((

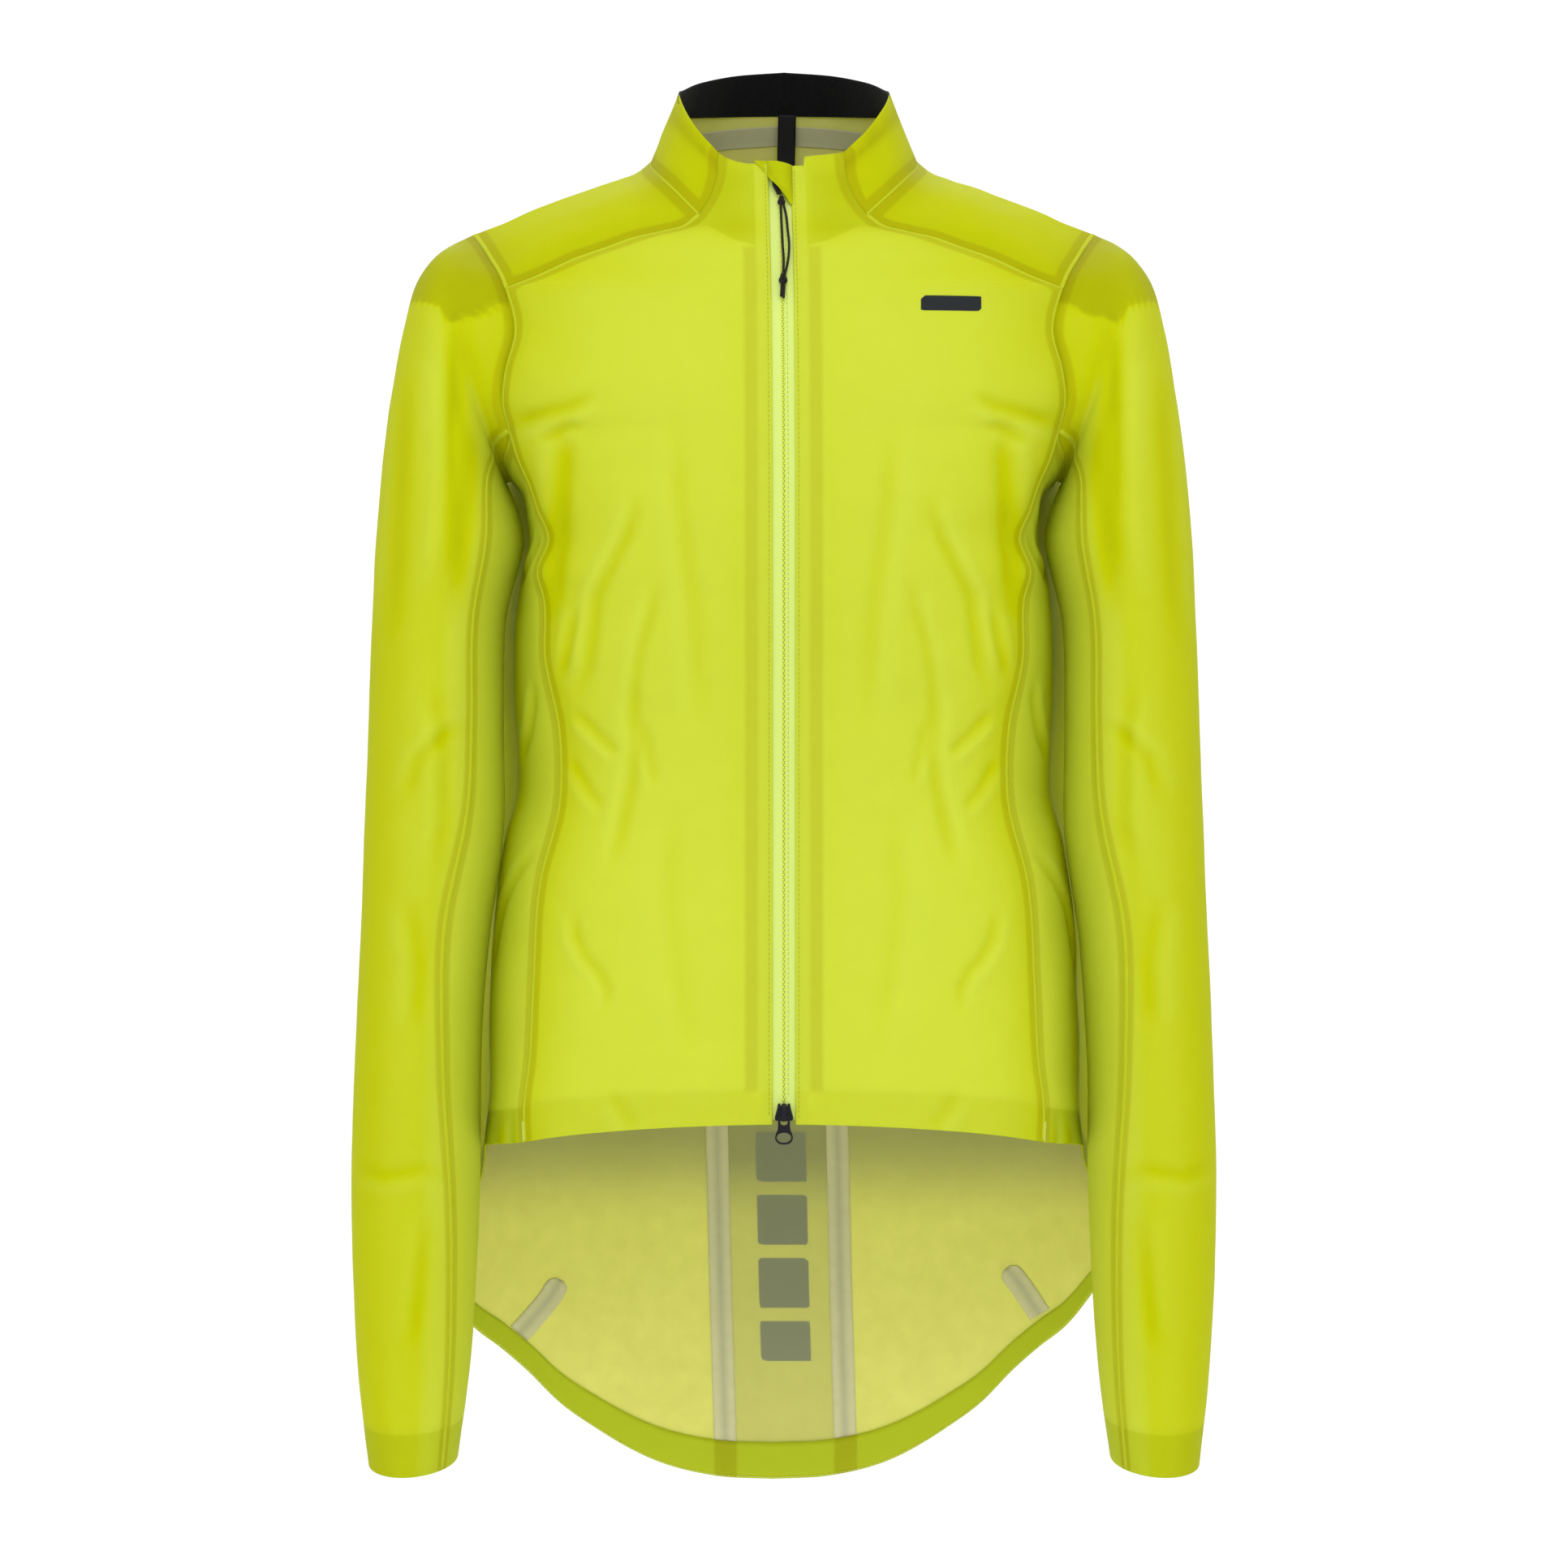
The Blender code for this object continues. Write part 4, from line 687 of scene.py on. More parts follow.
BACK_CREASES = [(1.8, 5.0, 0.4, [(150, 190), (120, 205), (90, 206), (62, 196)]),
                (1.8, 5.0, 0.4, [(156, 300), (130, 322), (96, 330), (60, 322)]),
                (1.6, 4.5, 0.4, [(150, 352), (118, 366), (88, 364)]),
                (1.6, 4.5, 0.35, [(156, 250), (132, 268), (104, 272)]),
                (1.4, 6.0, 0.3, [(110, 400), (104, 460), (112, 520)])]
back_cloth, back_edges = {}, {}
for side in ("right", "left"):
    grid = back_points(BACK_STATIONS, side)
    if side == "left":
        grid = mirrored(grid)
    normals = outward(grid)
    half, drop = np.abs(grid[..., 0]), grid[..., 2]
    edges = [finely(grid[:, 0]), finely(grid[:, -1]), finely(grid[0])]
    dart = finely(np.array([[x, 0, down] for x, down in DARTS[side]], float))
    seam_gap = distance_to(grid, edges)
    dart_gap = distance_to(grid * (1, 0, 1), [dart])
    out, deeper = creased(half, drop, BACK_CREASES)
    out = (out + rippled(grid, 1.6, 60) + rippled(grid, 0.4, 17)) * eased(7.5, 22, seam_gap)
    # Painted shade: deeper at the back's outer edge behind the sleeves, where the cloth turns sideways and in
    # the creases' grooves, with painted light on their ridges. The colour is also deeper near the seams.
    shade = eased(155, 172, half) * eased(175, 200, drop) * eased(620, 560, drop)
    tone = (0.2 + 0.5 * np.exp(-(seam_gap / 15) ** 2) + 0.5 * (1 - normals[..., 1] ** 2)
            + deeper + 1.4 * shade)
    fields = {**PLAIN, "tone": tone, "taped": np.minimum(seam_gap, dart_gap) - TAPE_HALF,
              "doubled": (grid[-1:, :, 2] - HEM_BAND) - drop, "shaded": hem_shade(drop)}
    grid = swayed(grid + normals * out[..., None])
    at_sleeve = slice(len(BACK_TURNS))
    back_edges[side] = [(grid[:, -1], normals[:, -1]), (grid[at_sleeve, 0], normals[at_sleeve, 0])]
    back_cloth[side] = grid
    piece = cloth_mesh(f"back_{side}_cloth", grid, (coated_nylon, film_inside), fields=fields)
    belongs(piece, "coated_cloth", "back_" + side)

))

- **TASK OBJECTIVE**:
Return the whole listing exactly, with every line included.

- **THE RESULT**:
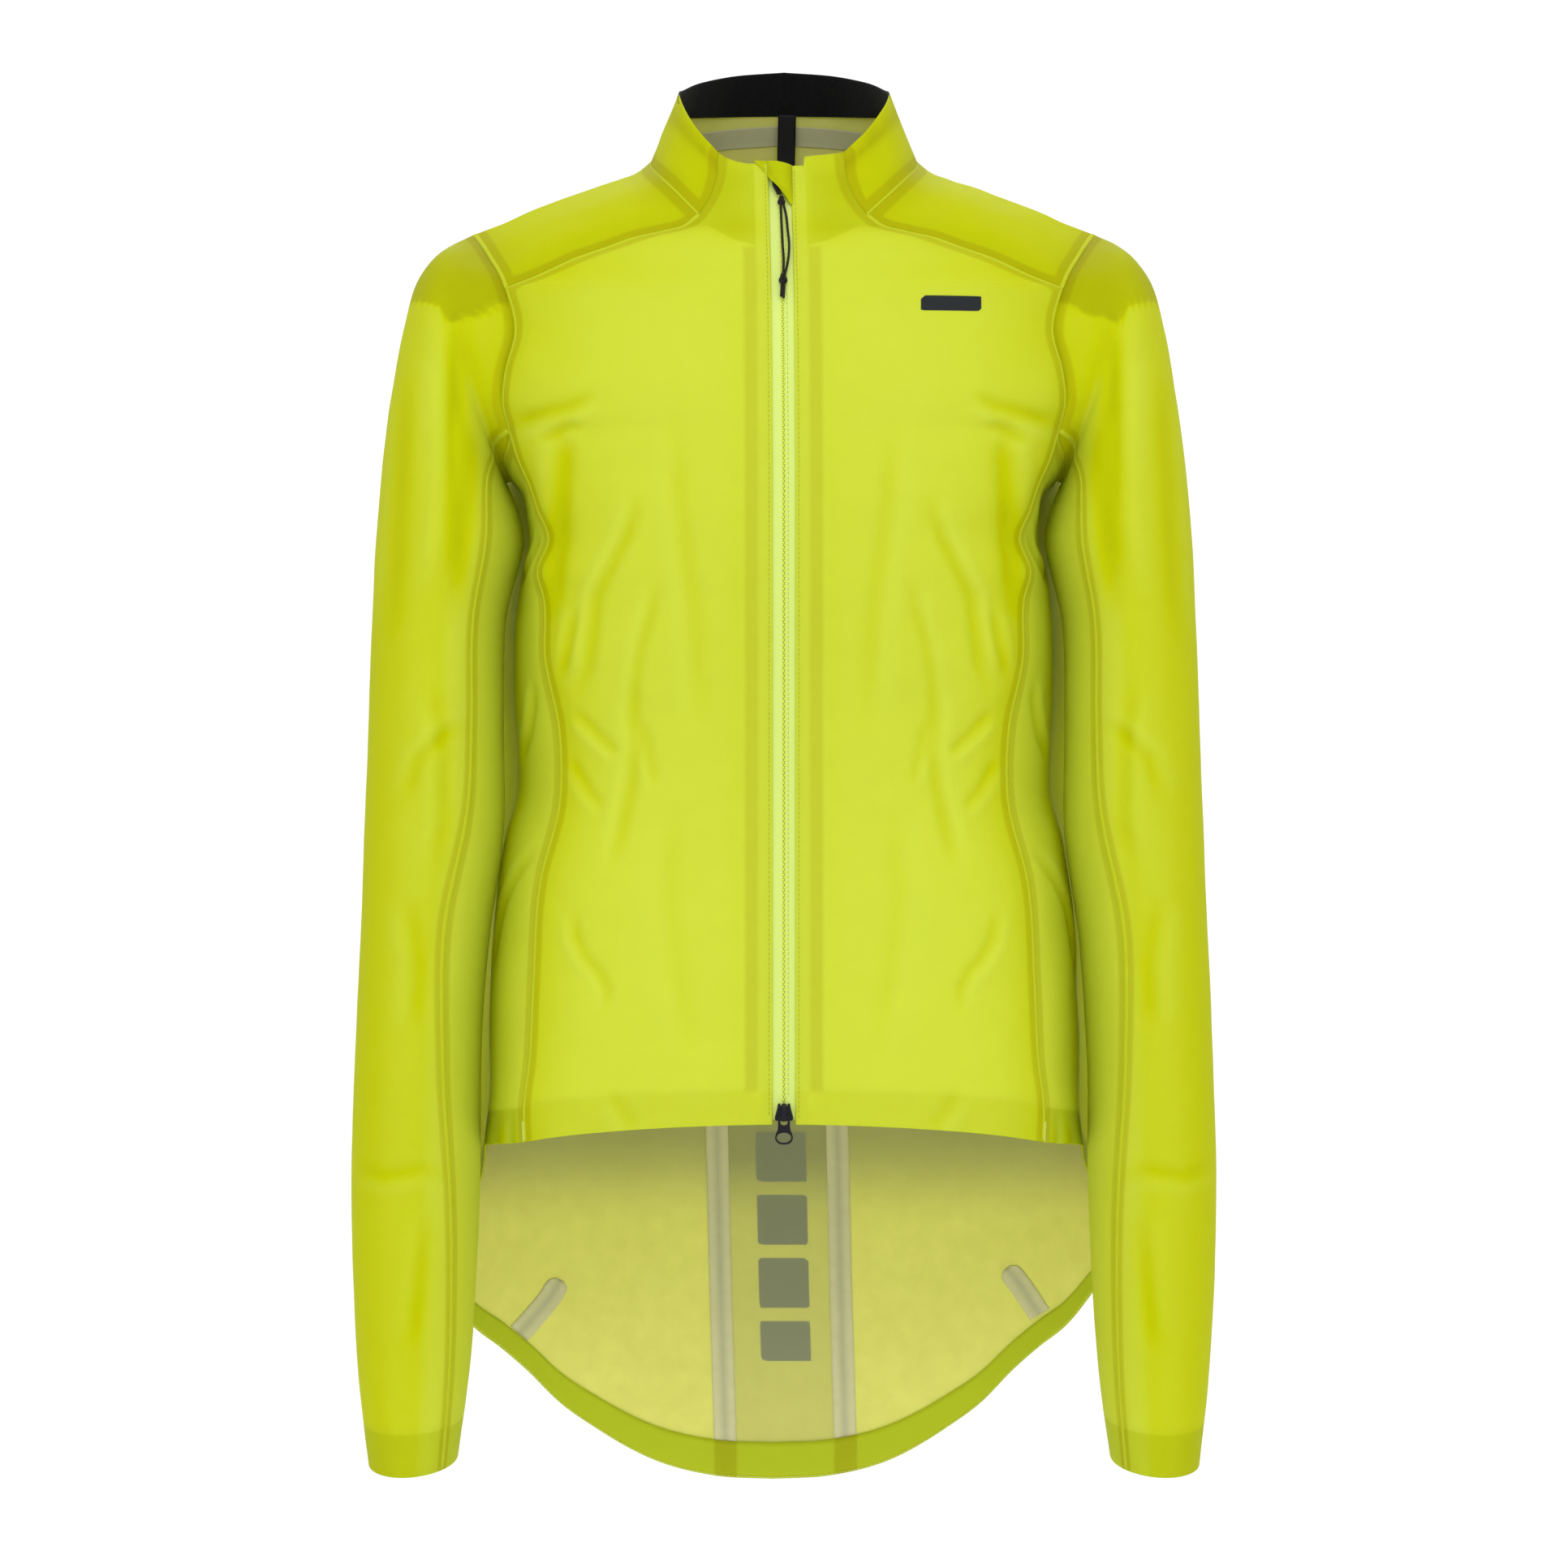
The Blender code for this object continues. Write part 4, from line 687 of scene.py on. More parts follow.
BACK_CREASES = [(1.8, 5.0, 0.4, [(150, 190), (120, 205), (90, 206), (62, 196)]),
                (1.8, 5.0, 0.4, [(156, 300), (130, 322), (96, 330), (60, 322)]),
                (1.6, 4.5, 0.4, [(150, 352), (118, 366), (88, 364)]),
                (1.6, 4.5, 0.35, [(156, 250), (132, 268), (104, 272)]),
                (1.4, 6.0, 0.3, [(110, 400), (104, 460), (112, 520)])]
back_cloth, back_edges = {}, {}
for side in ("right", "left"):
    grid = back_points(BACK_STATIONS, side)
    if side == "left":
        grid = mirrored(grid)
    normals = outward(grid)
    half, drop = np.abs(grid[..., 0]), grid[..., 2]
    edges = [finely(grid[:, 0]), finely(grid[:, -1]), finely(grid[0])]
    dart = finely(np.array([[x, 0, down] for x, down in DARTS[side]], float))
    seam_gap = distance_to(grid, edges)
    dart_gap = distance_to(grid * (1, 0, 1), [dart])
    out, deeper = creased(half, drop, BACK_CREASES)
    out = (out + rippled(grid, 1.6, 60) + rippled(grid, 0.4, 17)) * eased(7.5, 22, seam_gap)
    # Painted shade: deeper at the back's outer edge behind the sleeves, where the cloth turns sideways and in
    # the creases' grooves, with painted light on their ridges. The colour is also deeper near the seams.
    shade = eased(155, 172, half) * eased(175, 200, drop) * eased(620, 560, drop)
    tone = (0.2 + 0.5 * np.exp(-(seam_gap / 15) ** 2) + 0.5 * (1 - normals[..., 1] ** 2)
            + deeper + 1.4 * shade)
    fields = {**PLAIN, "tone": tone, "taped": np.minimum(seam_gap, dart_gap) - TAPE_HALF,
              "doubled": (grid[-1:, :, 2] - HEM_BAND) - drop, "shaded": hem_shade(drop)}
    grid = swayed(grid + normals * out[..., None])
    at_sleeve = slice(len(BACK_TURNS))
    back_edges[side] = [(grid[:, -1], normals[:, -1]), (grid[at_sleeve, 0], normals[at_sleeve, 0])]
    back_cloth[side] = grid
    piece = cloth_mesh(f"back_{side}_cloth", grid, (coated_nylon, film_inside), fields=fields)
    belongs(piece, "coated_cloth", "back_" + side)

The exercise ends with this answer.